Hi Folks,
Spoiler alert—this particular post is not about writing.
As you probably will hear in the tone of this post, I am so annoyed with Walmart I can barely express myself in words. But hand gestures don’t translate well into blog posts, so I’m going to try. For a long time I’ve had in the back of my mind that I should boycott Walmart and encourage others to do so as well for various reasons. You know all those reasons, so I won’t bother enumerating them here. Today, that simmering notion was catapulted to the forefront by a Walmart employee.
I’d spent the better part of an hour moseying the aisles, picking up a few groceries that appealed at the moment to my taste buds and finally making my way to the electronics department. I had in mind a very specific item. I found it. The price was no lower than most other times, but it was exactly what I wanted so I didn’t mind. (There’s an old saying that a woman will pay $10 for something she doesn’t need if it’s half its regular price, and a man will pay $20 for a $10 item if he really needs it or it’s precisely what he wants. I believe, for the most part, that’s true.)
Anyway, I found precisely what I wanted and proceeded to the checkout. The cashier I chose was about 15 feet from the exit door, where stood a woman with a scanner and a yellow highlighter. It’s important to note that she watched as I checked out. She watched the cashier scan each item, place it in the appropriate bag, then set each bag in the shopping cart. She also watched the cashier scan the electronic item and place it back in the cart. At one point her steady gaze caught my attention and I nodded to her. She nodded back and smiled.
The transaction completed, I pushed my cart away from the cashier’s station and toward the exit. The woman who had watched the entire transaction and with whom I had only seconds earlier exchanged a silent greeting, put up one hand:
“Just a moment, Sir. I need to see your receipt.”
“What? Why?”
“Because this is the season when people like to steal things.”
I pointed back in the direction I’d come. “But you just watched me check out. You watched the girl scan this, ring it up and put it in the shopping cart. You watched me pay for it.”
She smiled and held out her hand. “Doesn’t matter.”
I handed her the receipt. That was my only mistake, as I’ll explain shortly.
She closely eyed the numbers on the box containing the electronic item, wrote the last four numerals of the serial number on the receipt, drew a large X on the receipt with her yellow highlighter, then looked at me. “You’re free to go.”
What? I’m free to go? “Sure, whatever,” I said and left, feeling every bit the criminal.
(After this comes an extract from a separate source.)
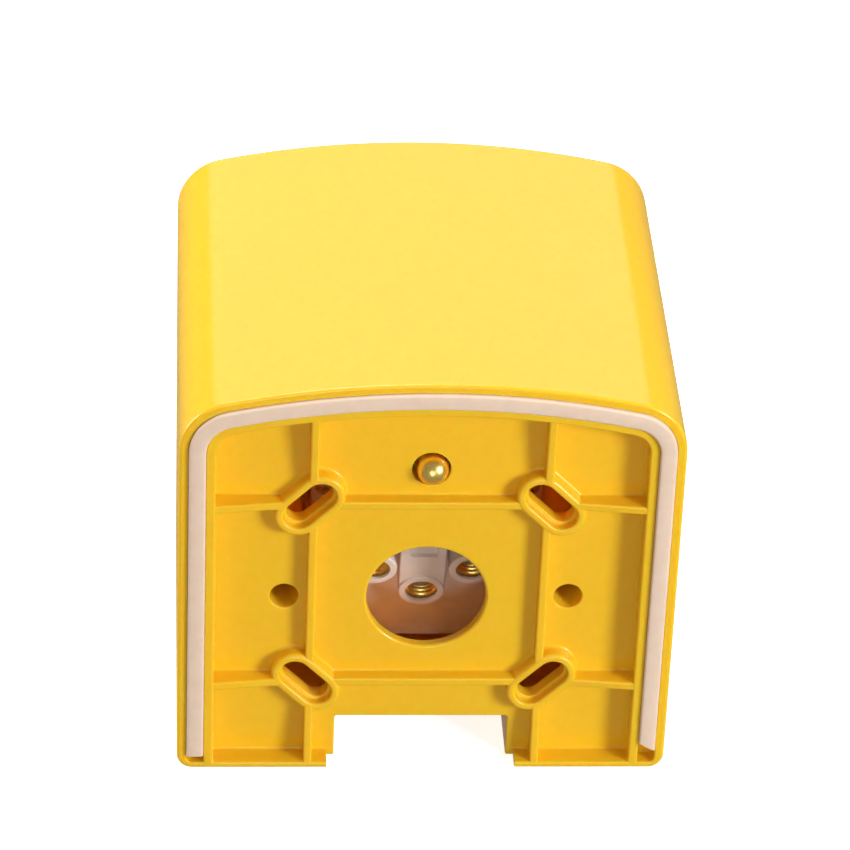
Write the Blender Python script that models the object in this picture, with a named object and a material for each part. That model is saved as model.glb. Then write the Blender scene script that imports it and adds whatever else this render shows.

Now I’ve been guilty of many things, but never, not once in my life, have I ever stolen anything. By the time I reached my pickup at the end of the parking lot, I was simmering. I was dressed in jeans and a light sweatshirt, and even with the cold breeze blowing out of the north, I thought I might spontaneously combust.
I loaded my other purchases into my pickup, closed and locked the door, then turned around to wheel the cart back to a parking lot stall. When I got there I retrieved the electronic item, strode back into the store and had the lady at the entrance put a sticker on the box so I could return it.
At the service desk, the girl asked whether anything was wrong with the item.
“No. But the woman at the exit suspected me enough so that I no longer want it.”
She returned my money and I left.
But you will remember I said earlier that handing the woman at the exit my receipt was my only mistake. It was. As is all too often the case, on the way home I realized a couple of basic truths:
Despite what Napolitano and some others would have us believe, we still live in a free country. The woman stationed at the exit in Walmart had no right to detain me. She had a right to say something like “Have a nice day” and then shut her pie hole. If I had it to do over again, when she held up her hand and said, “Just a moment, Sir. I need to see your receipt,” I’d have kept walking. If she’d insisted or tried physically to stop me, I’d have said calmly, “Ma’am, you have no right to detain me. I’ve made a legal purchase and I’m leaving the store. If you would like to call the police, I’ll wait in the parking lot. Your choice.”
Unfortunately, there won’t be a next time, at least not at Walmart.
I don’t allow unreasonable searches (e.g., searches without enough reasonable suspicion to create probable cause) on my person at airports, and I most certainly will not allow unlawful detention in retail stores. I just have a feeling ol’ Sam Walton would be pretty ticked off himself.